Assessment of sputum differential cell count and flRAGE expression staining was undertaken. Staining was assessed by two observers independently. A positive result was assigned when diffusely cytoplasmic or strong membranous staining was observed in leukocytes. Staining intensity was graded semi-quantitatively based on Remmele's sliding scale: negative (0), weak (1), moderate (2) and strong (3)20 Intensity values of scores 2 and 3 were considered to represent positive flRAGE expression. In discrepant cases a consensus opinion was reached.
Separation of peripheral blood leukocytes
Whole blood was collected in EDTA and passed through LeukoLOCK filters (LeukoLOCK Total RNA Isolation System, Ambion Inc. USA). The filters captured the total leukocyte population, while plasma, platelets and red blood cells were eliminated. The filters were flushed with PBS to remove residual red blood cells and then with RNAlater (LeukoLOCK) to stabilize leukocyte RNA. Filters were sealed and stored at -80°C until further processing.
LeukoLOCK filters were thawed to RT for 5 min and flushed with TRIzol Reagent (Life Technologies, Australia). RNA was separated into aqueous phase by chloroform and total RNA isolated using PureLink RNA Mini Kit (Life Technologies). Total RNA from sputum cells was extracted using RNeasy Mini kit (Qiagen, Australia).
Real time PCR
Fl/mRAGE and esRAGE mRNA expression in blood and sputum were assessed by quantitative real-time PCR (StepOnePlus, Applied Biosystems, Australia) using flRAGE (HS00542592_G1) and soluble esRAGE (HS00542584_G1) specific primer-probes (Applied Biosystems), using the QuantiTect primer-probe One Step RT PCR kit (Qiagen). Cycle conditions were 50°C for 20 min; 95°C for 15 min; 45 cycles of 95°C for 1s and 60°C for 1 min.

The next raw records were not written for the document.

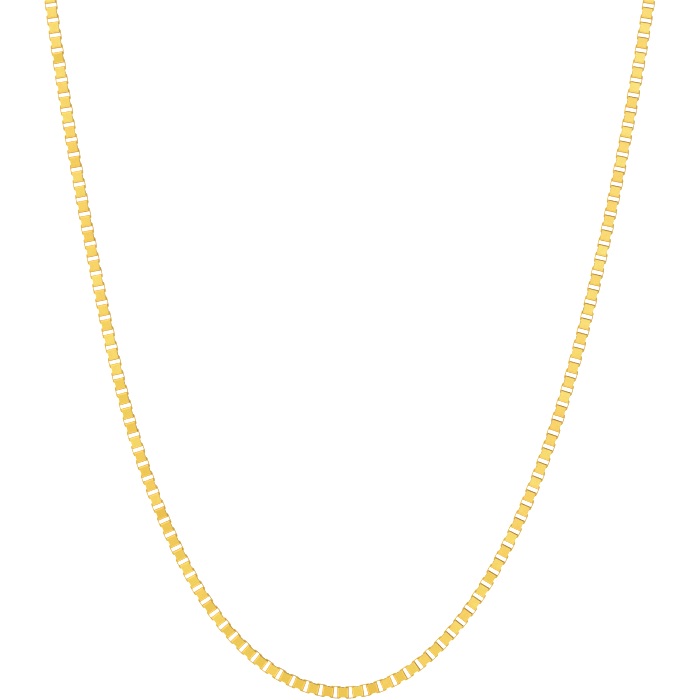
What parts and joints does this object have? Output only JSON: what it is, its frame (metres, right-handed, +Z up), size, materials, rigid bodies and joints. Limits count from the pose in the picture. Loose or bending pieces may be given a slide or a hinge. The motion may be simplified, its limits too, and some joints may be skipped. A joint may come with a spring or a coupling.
{
  "type": "box chain necklace",
  "caption": "Box chain necklace of square folded links in polished yellow metal, hanging in a deep curve in front and closed round the neck by a plain barrel clasp.",
  "frame": {"origin": "on the underside of the clasp, where the necklace rests on the nape", "axes": "+Z up along the front's fall, the front of the necklace faces -Y, +X across the neck towards the right of a viewer in front"},
  "size_m": [0.1092, 0.1004, 0.1747],
  "materials": {
    "chain_gold": "polished",
    "clasp_gold": "polished"
  },
  "bodies": {
    "root": {"chain_front": "chain_gold", "chain_back": "chain_gold", "clasp": "clasp_gold"}
  },
  "joints": []
}
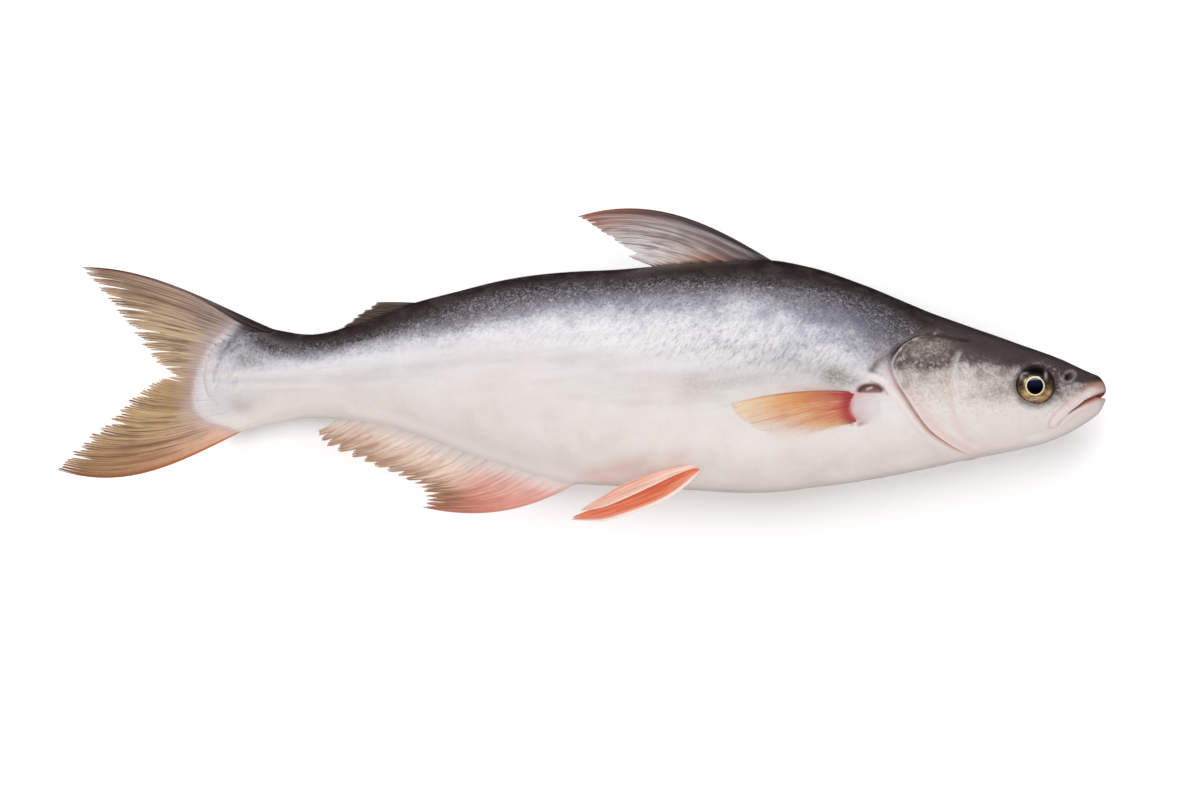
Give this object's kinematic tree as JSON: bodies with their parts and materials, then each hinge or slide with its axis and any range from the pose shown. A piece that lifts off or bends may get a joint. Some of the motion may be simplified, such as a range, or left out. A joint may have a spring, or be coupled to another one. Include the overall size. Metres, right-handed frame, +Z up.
{
  "type": "whole raw pangasius",
  "caption": "Whole fresh pangasius catfish lying on its left flank, right flank up, with a forked tail, a tall back fin, a long vent fin and paired breast and belly fins.",
  "frame": {"origin": "centre of the bounding box's base, on the table that the fish lies on", "axes": "+X from the tail to the snout, +Y from the belly to the back, +Z up, through the right flank that shows"},
  "size_m": [0.4999, 0.1494, 0.0757],
  "materials": {
    "skin": "wet scaleless fish skin, dark slate on the back, silver on the flank, cream on the belly",
    "fin": "thin fin skin over bony rays, tan to orange",
    "eye": "clear wet cornea over a golden iris and a black pupil"
  },
  "bodies": {
    "root": {"fish": "skin", "eye_right": "eye", "eye_left": "eye"}
  },
  "joints": []
}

Each sample was run in triplicate and relative expression levels calculated by normalising the targets to the endogenously expressed housekeeping gene human peptidylpropyl isomerase A.
Concentrations of RAGE were determined in serum and sputum using ELISA kits sRAGE (R&D Systems, USA), esRAGE (B-Bridge International, USA) and the RAGE ligands: enRAGE (CircuLex, USA) and AGEs (Cell Biolab, USA), using standard protocols.
Data are presented as mean ± Standard Error of the Mean (SEM). GraphPad Prism (San Diego, USA) was used for data analysis. ANOVA followed by multiple comparisons testing using Tukey's test was used to determine significant differences between group means. In all instances, a P value less than 0.05 was considered significant.
This work was supported by funding from the Sir Charles Gairdner Hospital Research Foundation, The Lung Institute of Western Australia and Cystic Fibrosis Australia.